● WHAT IS BEING ASKED
Please find all lines in the data that hold the string "this" and copy them.

● GIVEN DATA
========

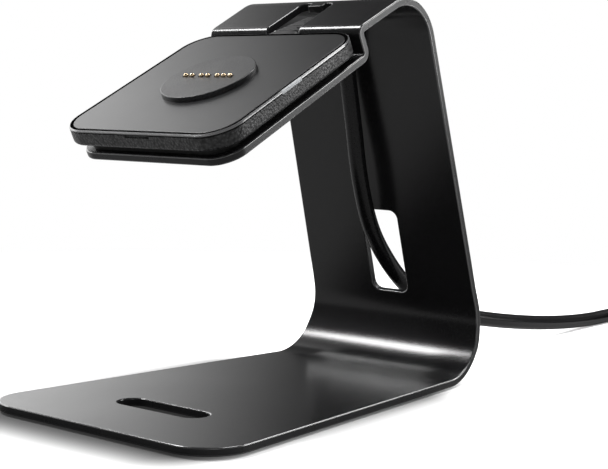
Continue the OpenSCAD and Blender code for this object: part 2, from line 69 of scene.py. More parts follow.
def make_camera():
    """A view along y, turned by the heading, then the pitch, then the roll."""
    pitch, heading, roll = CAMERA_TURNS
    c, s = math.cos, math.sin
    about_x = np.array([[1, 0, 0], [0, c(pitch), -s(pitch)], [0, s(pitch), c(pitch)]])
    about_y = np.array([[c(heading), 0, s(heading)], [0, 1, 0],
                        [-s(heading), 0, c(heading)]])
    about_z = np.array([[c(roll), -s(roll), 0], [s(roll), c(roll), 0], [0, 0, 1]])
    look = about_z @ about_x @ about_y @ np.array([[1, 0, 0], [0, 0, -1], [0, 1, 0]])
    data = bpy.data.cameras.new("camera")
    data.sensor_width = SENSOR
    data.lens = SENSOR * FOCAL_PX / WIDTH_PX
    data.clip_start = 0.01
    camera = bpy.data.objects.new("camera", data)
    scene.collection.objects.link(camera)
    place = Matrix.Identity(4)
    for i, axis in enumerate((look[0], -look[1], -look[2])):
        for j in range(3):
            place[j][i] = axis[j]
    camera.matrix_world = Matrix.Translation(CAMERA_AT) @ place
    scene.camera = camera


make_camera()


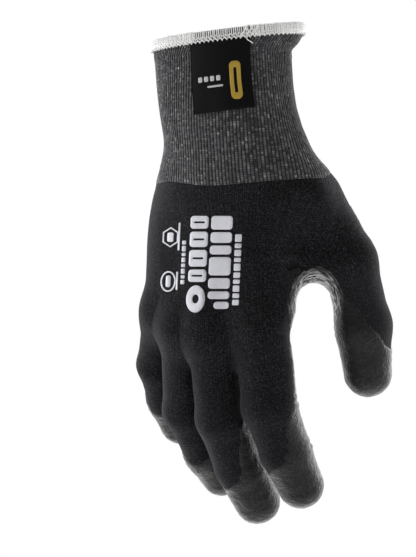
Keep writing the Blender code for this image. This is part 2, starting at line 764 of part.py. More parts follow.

========

● EXERCISE ANSWER
Continue the OpenSCAD and Blender code for this object: part 2, from line 69 of scene.py. More parts follow.
Keep writing the Blender code for this image. This is part 2, starting at line 764 of part.py. More parts follow.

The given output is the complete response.